Expand phone wiring or ethernet cabling to other rooms.
Explore telephony features⌗
The common features of a telephony system. Such as call forwarding & call relocation, so that when I receive a call I can pickup on one phone then switch and continue on another device.
Also explore directory management.
Music jukebox⌗
deploy a music server in my network, using something like music player daemon, and make its audio stream and control interface accessible through asterisk. Use as “music on hold”, or “dial-a-song” extension.
Interconnect⌗
Interconnect home asterisk system with other hobbyist VoIP networks such as Phreaknet, NTSPN, C*NET.
XMPP⌗
Deploy an XMPP node and integrate with asterisk.
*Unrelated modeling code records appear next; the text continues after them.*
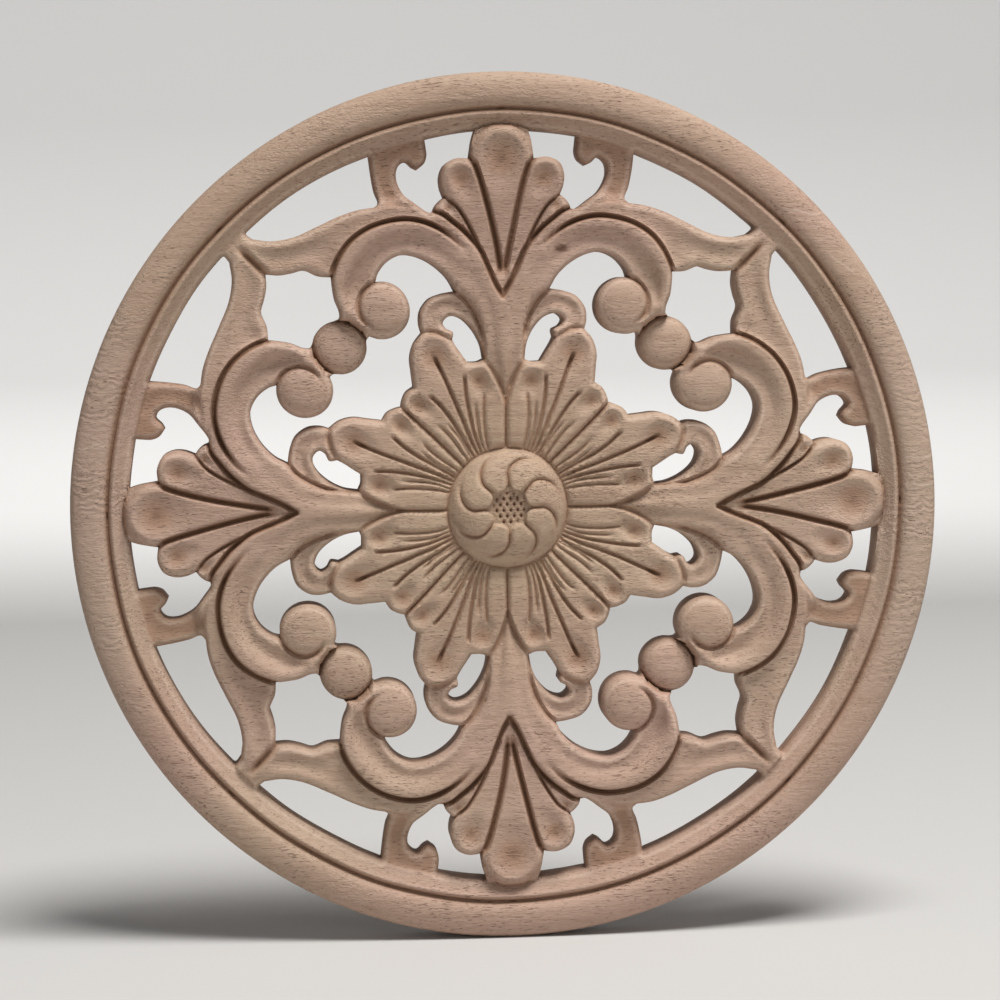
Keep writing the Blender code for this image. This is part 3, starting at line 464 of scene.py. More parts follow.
def relief(points):
    """Height of the finished carving and how hollow each point is, as a tint of tool burn and painted
    shade, below zero for the painted highlight along the edges.
    """
    points = np.asarray(points, dtype=float)
    r = np.hypot(points[:, 0], points[:, 1])
    body = body_height(points)
    ring = np.interp(r, [p[0] for p in RING_LINE], [p[1] for p in RING_LINE])
    mix = np.clip((r - RING_INNER + SEAM / 2.0) / SEAM, 0.0, 1.0)
    tip = inside(points, [TIP_AREA])
    mix = np.where(tip, 0.0, mix)
    face = body * (1.0 - mix) + ring * mix
    drop = np.zeros(len(points))
    # distance to the outlines, plain and as a share of each rounded border
    edge = np.full(len(points), 9.0)
    rim = np.full(len(points), 9.0)
    for line, border in zip(OUTLINES, BORDERS):
        near, distance, _ = within(points, line, EDGE_REACH)
        edge[near] = np.minimum(edge[near], distance)
        rim[near] = np.minimum(rim[near], distance / border)
    near, distance, _ = within(points, TIP_LINE, LOBE_BORDER)
    rim[near] = np.minimum(rim[near], np.where(tip[near], distance / LOBE_BORDER, 9.0))
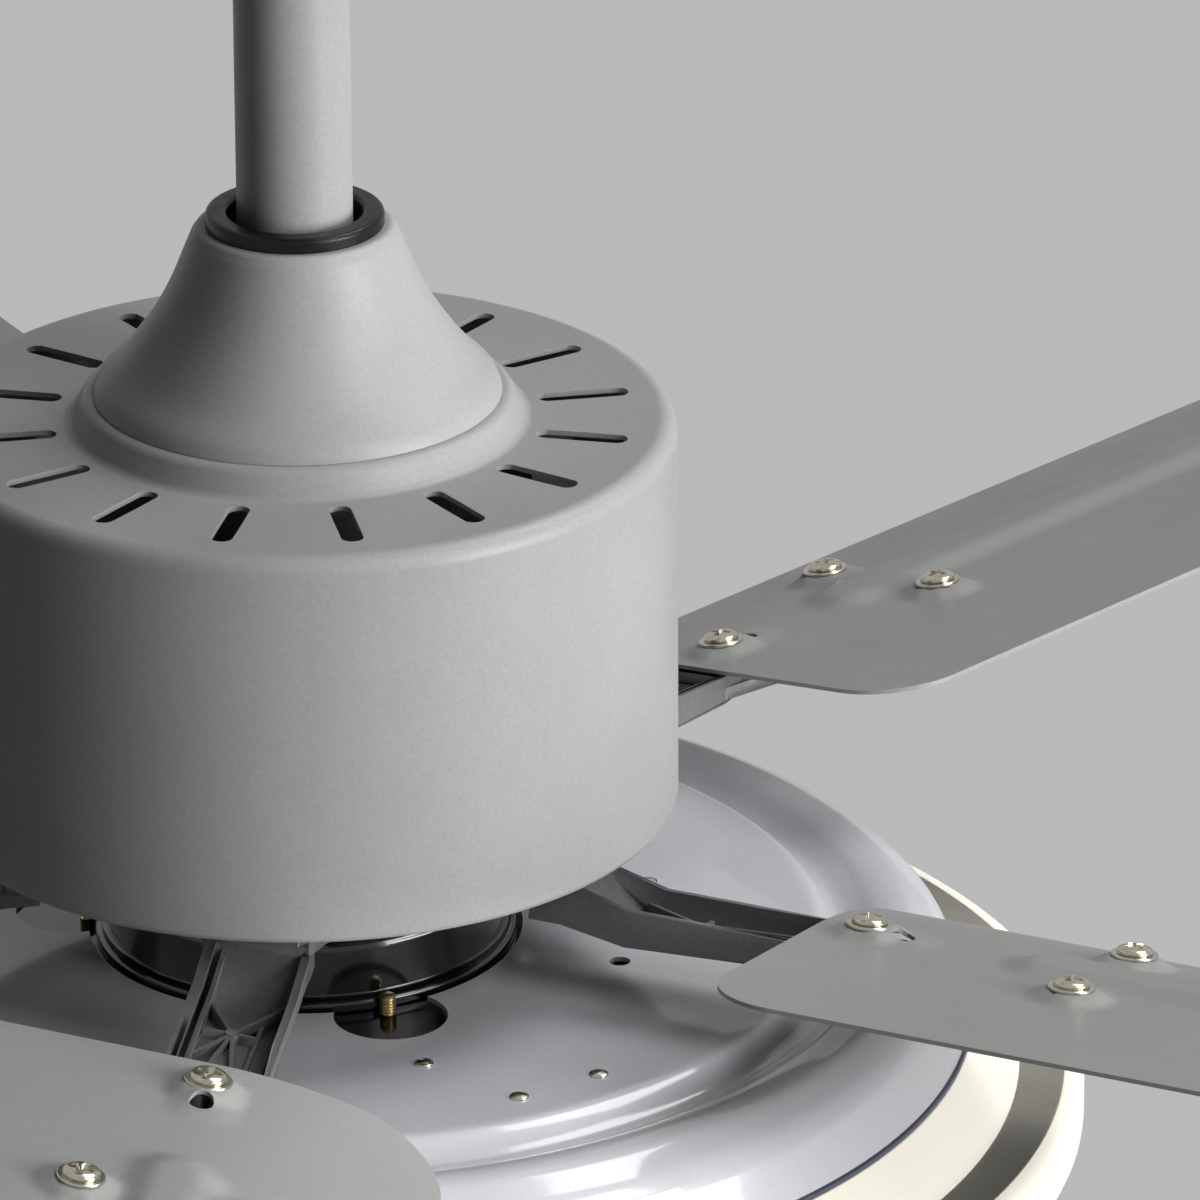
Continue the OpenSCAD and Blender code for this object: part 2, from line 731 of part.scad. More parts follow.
module rotor_upper_bell() {
    in_r = case_r - case_wall;
    pocket = case_top + case_wall;
    color("#9A9A98") difference() {
        union() {
            rotate_extrude($fn = fine) polygon([
                [case_hole_r, depth(case_top)], [case_hub_r, depth(case_top)],
                [case_hub_r, depth(case_shoulder)], [case_r - case_chamfer, depth(case_shoulder)],
                [case_r, depth(case_shoulder + case_chamfer)],
                [case_r, depth(case_split)], [in_r, depth(case_split)],
                [in_r, depth(case_shoulder + case_chamfer + case_wall / 2)],
                [case_r - case_chamfer - case_wall / 2, depth(case_shoulder + case_wall)],
                [case_hub_r, depth(case_shoulder + case_wall)], [case_hub_r, depth(pocket + bearing_w)],
                [bearing_r, depth(pocket + bearing_w)], [bearing_r, depth(pocket)],
                [case_hole_r, depth(pocket)]]);
            case_lugs(depth(case_split));
        }
        lug_holes(depth(case_split));
        case_vent_holes(depth(case_shoulder + case_wall) - over, case_wall + 2 * over);
    }
}

module rotor_lower_bell() {
    in_r = case_r - case_wall;
    lip = case_bottom - bearing_lip;
    color("#9A9A98") difference() {
        union() {
            rotate_extrude($fn = fine) polygon([
                [case_hole_r, depth(case_bottom)], [case_r - case_chamfer, depth(case_bottom)],
                [case_r, depth(case_bottom - case_chamfer)], [case_r, depth(case_split)],
                [in_r, depth(case_split)],
                [in_r, depth(case_bottom - case_chamfer - case_wall / 2)],
                [case_r - case_chamfer - case_wall / 2, depth(case_bottom - case_wall)],
                [case_hub_r, depth(case_bottom - case_wall)], [case_hub_r, depth(lip - bearing_w)],
                [bearing_r, depth(lip - bearing_w)], [bearing_r, depth(lip)], [case_hole_r, depth(lip)]]);
            case_lugs(depth(case_split + lug_h));
        }
        lug_holes(depth(case_split + lug_h));
        for (k = [0:blade_count - 1]) rotate([0, 0, blade_angle(k)]) for (s = [-1, 1])
            translate([iron_screw_u, s * iron_screw_v, depth(case_bottom) - over])
                cylinder(r = iron_screw_r + fit, h = case_wall + 2 * over, $fn = medium);
    }
}

module rotor_ring() {
    color("#5D5F63") ring(case_r - case_wall - fit, stator_r + air_gap, stack_h, depth(stack_top + stack_h));
}

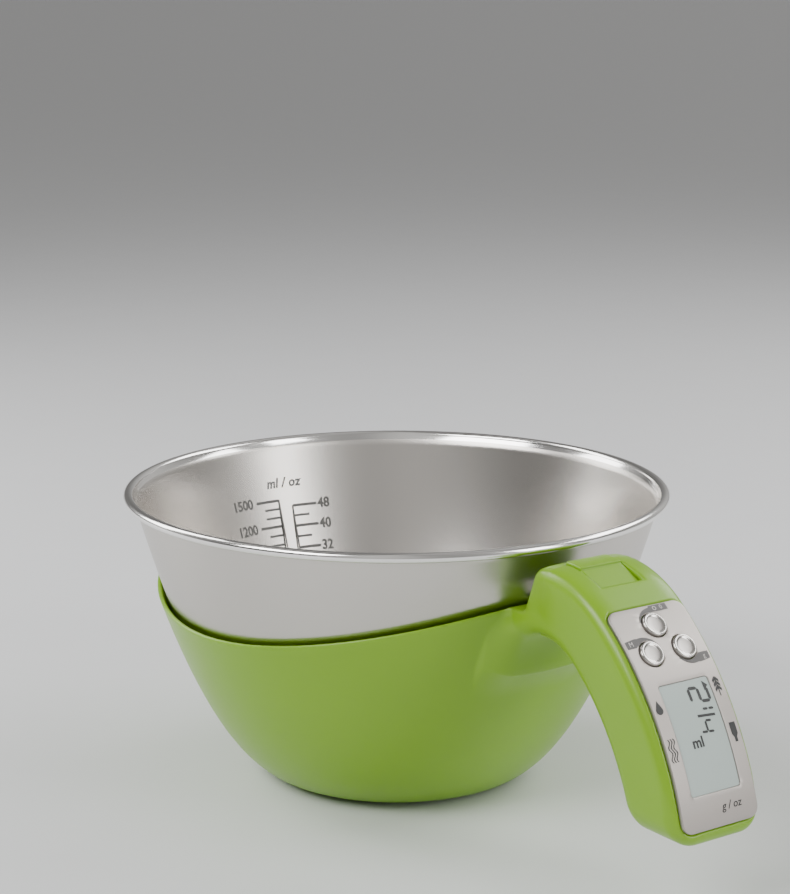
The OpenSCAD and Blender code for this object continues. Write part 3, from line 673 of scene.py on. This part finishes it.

Experiment with XMPP, integrate XMPP presence and chat with my asterisk system.
Analog phones might be limited to ringing for signaling, which is likely too annoying for real use cases. But could be fun to have phone rings everytime I receive a text.
Maybe using XMPP presence for call routing, such that asterisk route calls only to devices which have declared their presence as available through XMPP(or avoids calling devices which published an unavailable presence state).
See for example this article by Anthony Critelli.
XMPP can also be used as an alternative VoIP stack for signaling and media negociation12 as well as for instant chat(text) messaging and presence. Experiment with XMPP voice calls(maybe video as well), and bridge calls between asterisk and XMPP(see about using chan_motif for XMPP support in asterisk). Ultimately, I could be reachable at home using both SIP-based telephony and PSTN connections(through voip.ms) but also through the XMPP federated network, and using something like [jmp.chat].
Voice recognition⌗
Explore using open source voice recognition software to understand/transcribe spoken words.
This enables powerful features, such as better directories and IVRs. instead of listening for every possible options and selecting one using a numerical index, speak words and be understood.